Not captured in any of our photos is the fun fact that a Waterford friar (Luke Wadding) was asked to review the liturgical calendar of the saints for the Catholic Church.  He noticed that none of the three patron saints of Ireland made the calendar, so he quietly added Saint Patrick on March 17.  The rest is history.  Another fun fact: due to the dramatic movement of Holy Week depending on the year, when Holy Week includes March 17 it takes precedent and St. Patrick's Day is moved.  This happened in 1940, 2008, and will happen next in 2160. 

A different era of history, from a thrift store.  When's the last time you have seen a cassette?  Let's be honest, if I was going to buy a tape, Marc Cohn would be near the top of my list.

Lily talking her way into her free birthday drink at Starbucks.  The baristas were so nice, and from Clonmel! 

Moving on to the Bishop's Palace, another grand estate (this one from the Georgian Era - the century when 4 Georges ruled Britain).

Waterford chandeliers

The Bishop married a Bonaparte.  I think Napoleon was his Uncle in Law.

The harp is the national symbol of Ireland.  Ireland is the only country with a musical instrument as its emblem.  I've been reading a lot of Irish history, and I believe I read that Lucky Charms came in second.

Waterford dishes, natch

You can read

Lily's birthday present, a Claddagh ring.  Why Irish has so many silent h's and gh's might be a later blog post, though it might wait for when I get through the current blog backlog.  See what I did there?

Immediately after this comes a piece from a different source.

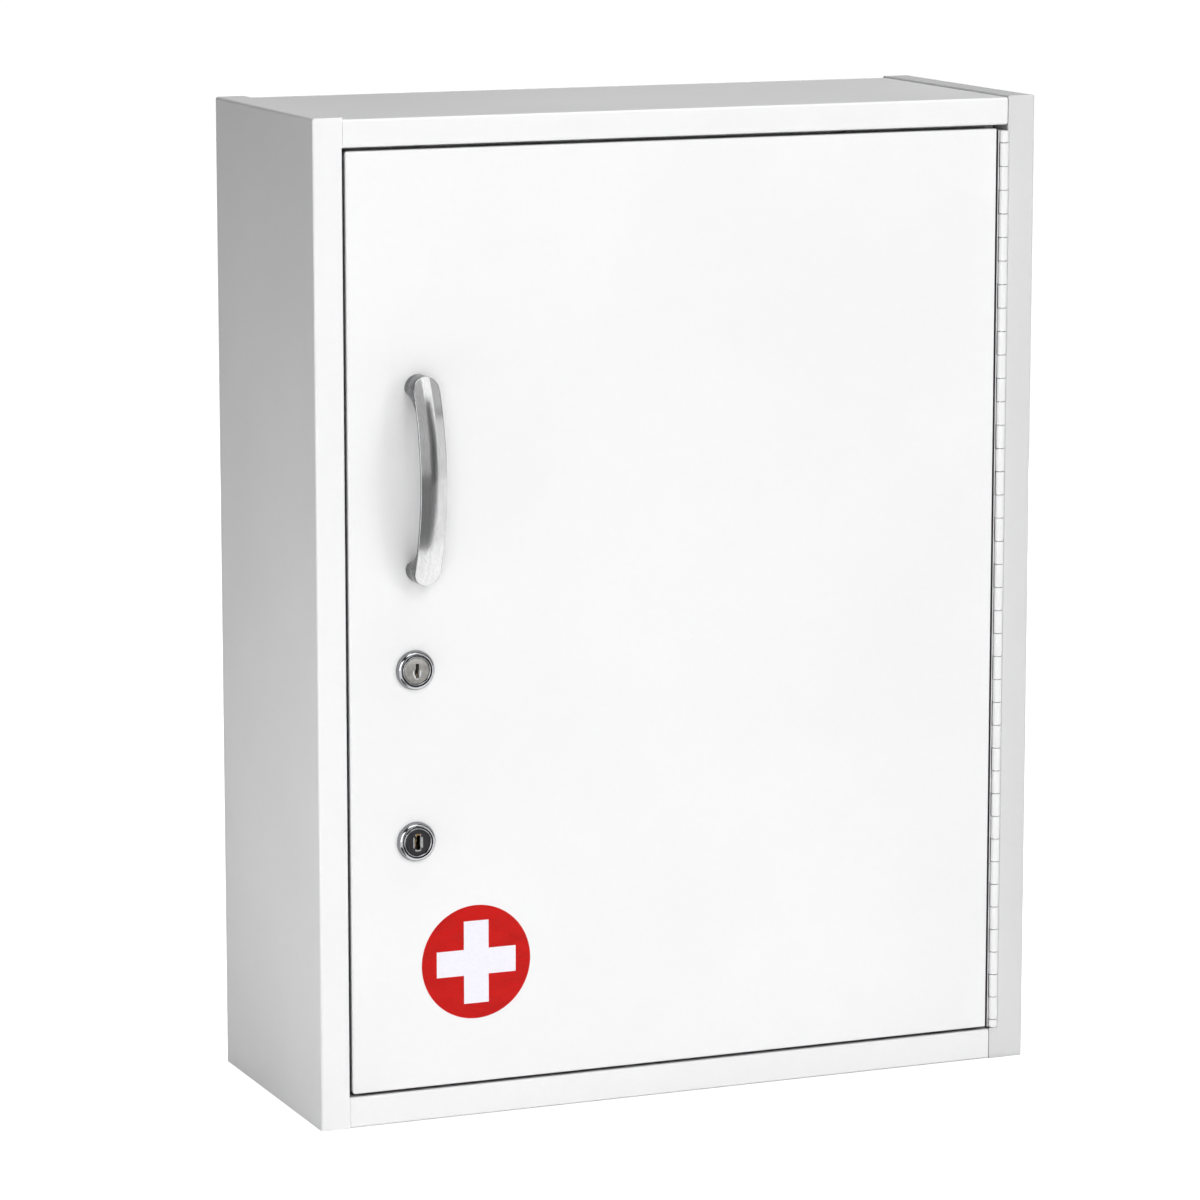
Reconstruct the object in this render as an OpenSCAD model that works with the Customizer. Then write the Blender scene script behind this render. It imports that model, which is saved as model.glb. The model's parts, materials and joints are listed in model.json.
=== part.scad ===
// Lockable wall cabinet for medicines, folded from steel sheet.
// Millimetres. X runs to the right when facing the front, Y runs to the back,
// Z runs up. The origin is the centre of the underside.

/* [Cabinet] */
// Overall width across the two side panels
cab_w = 410; // [400:1:430]
// Overall height of the side panels
cab_h = 530; // [510:1:560]
// Depth from the front frame to the back panel
cab_d = 155; // [150:1:180]
// Width of each side stile of the front frame
stile_w = 16; // [15:0.5:18]
// Face height of the top rail
top_rail = 14.5; // [14:0.5:18]
// Face height of the bottom rail
bottom_rail = 16.6; // [14:0.1:18]
// Outer radius of the folded edges
fold_r = 1.5; // [1.3:0.1:2]
// Side to side spacing of the wall screw holes
wall_hole_dx = 300; // [240:10:320]
// Up and down spacing of the wall screw holes
wall_hole_dz = 420; // [380:10:440]
// Radius of the wall screw holes
wall_hole_r = 3.5; // [2.5:0.5:5]

/* [Door] */
// Gap between the left stile and the door
door_gap_side = 1.5; // [1.2:0.1:2]
// Gap between the top rail and the door
door_gap_top = 1.9; // [1.5:0.1:3]
// Gap between the bottom rail and the door
door_gap_bottom = 1.5; // [1.5:0.1:3]
// Thickness of the door pan, front to back
door_t = 15; // [14:0.5:16]
// Diameter of the round label
label_d = 61.2; // [40:0.1:70]
// Height of the label's centre above the underside
label_z = 83.4; // [70:0.1:100]

/* [Hinge] */
// Height of one hinge knuckle
knuckle_h = 12.7; // [10:0.1:15]
// Outer radius of the hinge barrel
barrel_r = 2.4; // [2.2:0.1:2.4]
// Radius of the hinge pin
pin_r = 1.2; // [1:0.1:1.2]

/* [Handle] */
// Height of the handle's centre above the underside
handle_z = 342.6; // [330:0.1:360]
// Distance between the two handle screws
handle_cc = 96; // [96:0.5:97]
// How far the middle of the handle stands out of the door
handle_out = 24.4; // [23:0.1:26]

/* [Locks] */
// Height of the upper lock above the underside
upper_lock_z = 242.2; // [230:0.1:250]
// Height of the lower lock above the underside
lower_lock_z = 151.1; // [145:0.1:160]
// Reach of the cam from the lock's axis
cam_reach = 34; // [32:0.5:35]

/* [Shelves] */
// Height of the lower shelf's top face
lower_shelf_z = 182; // [180:1:190]
// Height of the upper shelf's top face
upper_shelf_z = 352; // [330:1:370]

/* [Hidden] */

t = 1;                          // steel sheet
eps = 0.01;
xl = -cab_w / 2;                // outer face of the left side
xr = cab_w / 2;                 // outer face of the right side
yf = -cab_d / 2;                // front plane of the frame
yb = cab_d / 2;                 // rear face of the back panel
H = cab_h;
sx = cab_w / 2 - stile_w;       // inner edge of the stiles
rail_zt = H - t - top_rail;     // underside of the top rail
rail_zb = bottom_rail;          // top of the bottom rail
lip_y = yf + 17.5;              // front face of the stop lips
lip_h = 8.5;                    // height of the stop lips on the rails
lip_w = 11;                     // width of the stop lip on the left stile
tab_x = sx - 4.4;               // inner end of the tab under the hinge
joint = 0.12;                   // open joint between the rails and the left stile
joint_r = 0.35;                 // wider joint on the hinge side
fold_n = 5;                     // flats in a folded corner

// door
dl = -sx + door_gap_side;       // left edge of the door
dr = sx - 6.7;                  // right edge of the door skin
dt = rail_zt - door_gap_top;    // top edge of the door
db = rail_zb + door_gap_bottom; // bottom edge of the door
yi = yf + t;                    // inner face of the door skin

// hinge
hx = sx - barrel_r;             // hinge axis
hy = yf - 0.3;
leaf_t = barrel_r - 1.3;        // the door leaf bears on the back of the skin
hz1 = dt - 1.2;                 // top of the hinge
hz0 = db;                       // bottom of the hinge
hk1 = hz1 - knuckle_h / 2;      // top of the first frame knuckle
hn = ceil((hk1 - hz0) / (2 * knuckle_h));
k_gap = 0.2;                    // end gap at each side of a knuckle
pin_clear = 0.05;               // running clearance in the door knuckles
strip_x = hx - barrel_r - 0.55; // edge of the leaf beside the knuckles

// handle
grip_x = -149.2 - (cab_w - 410) / 2;
bow_r = 120;                    // radius of the bow's outer face
bow_d = handle_out - bow_r;     // centre of the bow behind the door face
grip_w = 14.4;                  // width of the grip
grip_l = 108.8;                 // overall length of the handle

// locks
lock_x = -151.6 - (cab_w - 410) / 2;
plug_r = 6.7;
body_r = 9.3;
body_l = 18.7;                  // length behind the door face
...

After a long day, walking the streets of Clonmel at 9 pm for dinner leads to few options, but we found a little diner open where Sam finally got her hamburger, and Kate ate an entire pizza.  Lily and I got doner kebabs.  We all left sated.

Back at Baker's Bar.  This time with euchre!

And we ended the day with some cake and ice cream.  Lily made her own cake!

Meanwhile, in the US, Lily's friend group always chalks each others' driveways on big days, and they oriented their message to our security camera in her absence.